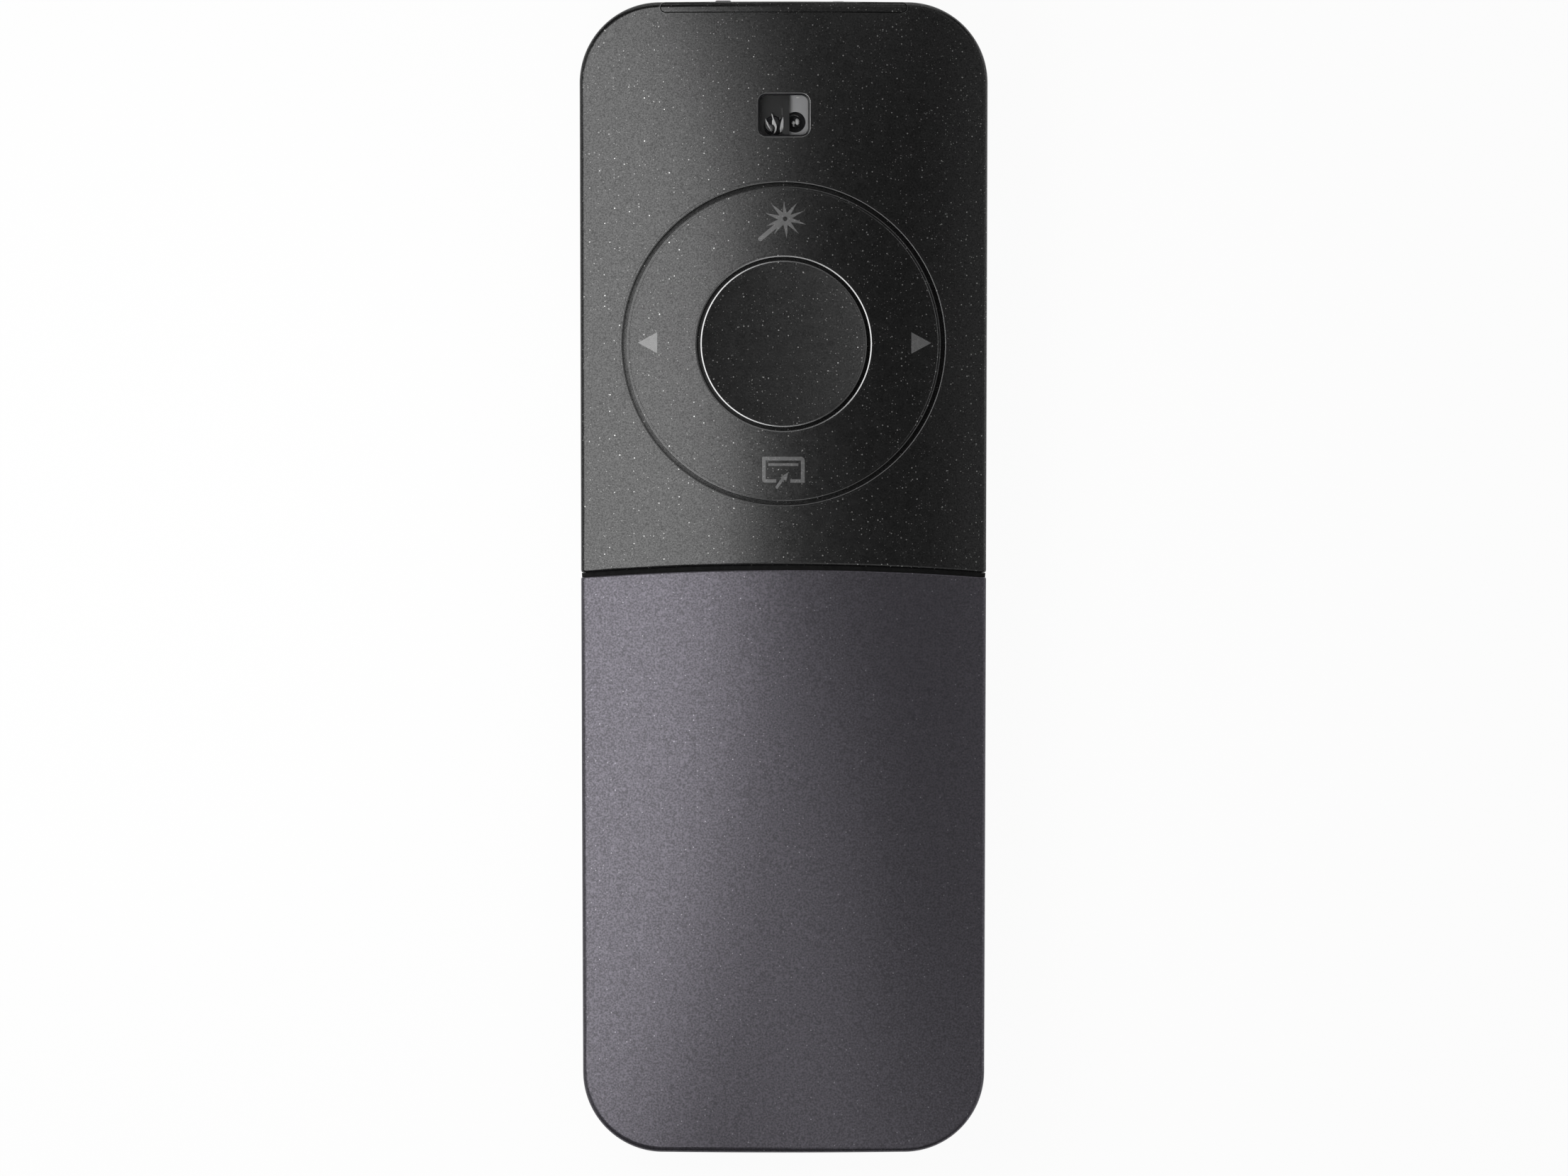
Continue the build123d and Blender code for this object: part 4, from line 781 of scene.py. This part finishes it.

==

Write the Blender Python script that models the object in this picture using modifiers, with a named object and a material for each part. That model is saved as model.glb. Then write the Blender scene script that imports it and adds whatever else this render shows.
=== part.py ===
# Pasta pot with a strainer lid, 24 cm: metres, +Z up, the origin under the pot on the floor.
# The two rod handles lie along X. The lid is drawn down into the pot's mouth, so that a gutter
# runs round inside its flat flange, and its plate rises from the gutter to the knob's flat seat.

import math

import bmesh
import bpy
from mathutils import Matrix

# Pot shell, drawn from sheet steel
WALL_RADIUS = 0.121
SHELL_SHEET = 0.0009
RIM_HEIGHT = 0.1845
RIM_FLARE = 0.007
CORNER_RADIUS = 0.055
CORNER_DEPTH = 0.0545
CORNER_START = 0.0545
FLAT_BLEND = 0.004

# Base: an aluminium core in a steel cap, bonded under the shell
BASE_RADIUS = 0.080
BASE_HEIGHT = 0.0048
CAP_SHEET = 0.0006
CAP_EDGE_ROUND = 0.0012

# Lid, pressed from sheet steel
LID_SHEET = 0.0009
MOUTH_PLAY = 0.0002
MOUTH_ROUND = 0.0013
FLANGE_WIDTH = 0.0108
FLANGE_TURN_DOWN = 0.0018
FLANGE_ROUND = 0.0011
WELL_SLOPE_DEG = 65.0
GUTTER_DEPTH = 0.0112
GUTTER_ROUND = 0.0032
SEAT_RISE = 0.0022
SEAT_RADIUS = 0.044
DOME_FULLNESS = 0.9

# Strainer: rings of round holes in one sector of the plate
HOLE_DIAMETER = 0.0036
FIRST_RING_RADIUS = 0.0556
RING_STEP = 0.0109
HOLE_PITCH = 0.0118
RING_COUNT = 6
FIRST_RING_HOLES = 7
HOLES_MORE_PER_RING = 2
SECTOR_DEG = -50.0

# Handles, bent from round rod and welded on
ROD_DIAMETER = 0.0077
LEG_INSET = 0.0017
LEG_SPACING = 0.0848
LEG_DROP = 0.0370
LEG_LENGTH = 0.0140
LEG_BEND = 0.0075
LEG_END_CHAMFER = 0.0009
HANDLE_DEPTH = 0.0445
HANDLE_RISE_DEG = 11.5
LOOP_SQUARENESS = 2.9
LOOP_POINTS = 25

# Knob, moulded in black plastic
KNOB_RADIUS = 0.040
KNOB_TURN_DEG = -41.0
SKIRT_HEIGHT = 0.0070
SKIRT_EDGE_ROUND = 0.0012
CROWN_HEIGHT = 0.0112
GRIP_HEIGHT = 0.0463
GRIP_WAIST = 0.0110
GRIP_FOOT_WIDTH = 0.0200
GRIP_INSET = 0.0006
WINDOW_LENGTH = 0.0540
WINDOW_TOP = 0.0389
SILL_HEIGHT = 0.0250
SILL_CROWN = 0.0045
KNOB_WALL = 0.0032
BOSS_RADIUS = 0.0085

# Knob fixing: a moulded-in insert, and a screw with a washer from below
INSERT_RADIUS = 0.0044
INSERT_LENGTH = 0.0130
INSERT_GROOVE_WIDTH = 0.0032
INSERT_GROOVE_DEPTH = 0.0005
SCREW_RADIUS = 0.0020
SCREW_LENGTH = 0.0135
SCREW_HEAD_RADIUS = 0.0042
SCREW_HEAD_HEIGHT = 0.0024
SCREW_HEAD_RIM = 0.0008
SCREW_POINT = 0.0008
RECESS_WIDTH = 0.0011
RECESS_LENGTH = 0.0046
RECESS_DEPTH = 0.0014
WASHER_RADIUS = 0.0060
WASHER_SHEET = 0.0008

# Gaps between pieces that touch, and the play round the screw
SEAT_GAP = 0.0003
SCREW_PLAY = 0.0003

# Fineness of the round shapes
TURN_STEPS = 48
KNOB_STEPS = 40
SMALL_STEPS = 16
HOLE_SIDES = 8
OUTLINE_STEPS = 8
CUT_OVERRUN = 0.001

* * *

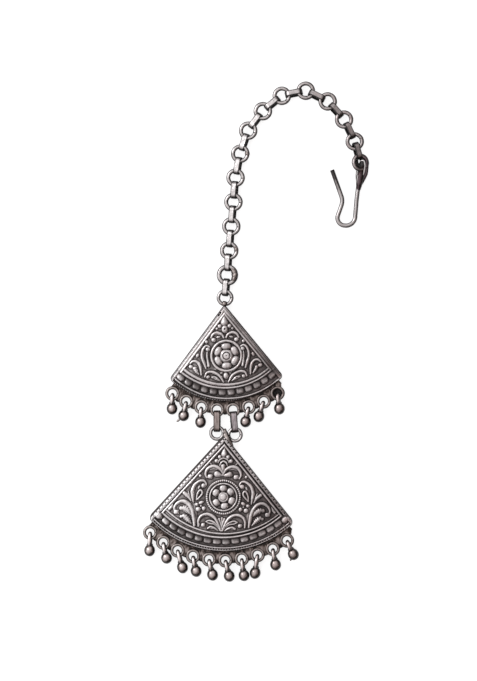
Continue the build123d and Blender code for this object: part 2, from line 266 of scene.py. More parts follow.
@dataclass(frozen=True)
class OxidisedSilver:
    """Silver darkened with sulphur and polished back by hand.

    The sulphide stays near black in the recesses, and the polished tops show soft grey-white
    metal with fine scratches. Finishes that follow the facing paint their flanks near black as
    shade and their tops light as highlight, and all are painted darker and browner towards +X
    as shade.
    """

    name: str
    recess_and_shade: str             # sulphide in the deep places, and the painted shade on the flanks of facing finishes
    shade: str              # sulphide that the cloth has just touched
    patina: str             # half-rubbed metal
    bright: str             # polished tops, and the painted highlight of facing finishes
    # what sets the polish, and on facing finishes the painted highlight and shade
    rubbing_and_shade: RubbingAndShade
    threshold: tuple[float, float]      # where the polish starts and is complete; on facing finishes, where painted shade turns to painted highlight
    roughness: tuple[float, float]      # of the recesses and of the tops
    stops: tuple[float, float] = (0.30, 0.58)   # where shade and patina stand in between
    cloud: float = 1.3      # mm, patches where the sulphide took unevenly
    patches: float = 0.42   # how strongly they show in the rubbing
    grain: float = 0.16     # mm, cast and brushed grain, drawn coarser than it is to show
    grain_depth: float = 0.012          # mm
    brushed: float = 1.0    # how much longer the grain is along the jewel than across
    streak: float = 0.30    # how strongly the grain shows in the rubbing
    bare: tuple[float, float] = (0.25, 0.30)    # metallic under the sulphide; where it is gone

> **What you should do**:
Output nothing except the lines from the line with "Write the Blender Python" through the line with "CAP_EDGE_ROUND = 0.0012", copied exactly, end lines included.

> **Written response**:
Write the Blender Python script that models the object in this picture using modifiers, with a named object and a material for each part. That model is saved as model.glb. Then write the Blender scene script that imports it and adds whatever else this render shows.
=== part.py ===
# Pasta pot with a strainer lid, 24 cm: metres, +Z up, the origin under the pot on the floor.
# The two rod handles lie along X. The lid is drawn down into the pot's mouth, so that a gutter
# runs round inside its flat flange, and its plate rises from the gutter to the knob's flat seat.

import math

import bmesh
import bpy
from mathutils import Matrix

# Pot shell, drawn from sheet steel
WALL_RADIUS = 0.121
SHELL_SHEET = 0.0009
RIM_HEIGHT = 0.1845
RIM_FLARE = 0.007
CORNER_RADIUS = 0.055
CORNER_DEPTH = 0.0545
CORNER_START = 0.0545
FLAT_BLEND = 0.004

# Base: an aluminium core in a steel cap, bonded under the shell
BASE_RADIUS = 0.080
BASE_HEIGHT = 0.0048
CAP_SHEET = 0.0006
CAP_EDGE_ROUND = 0.0012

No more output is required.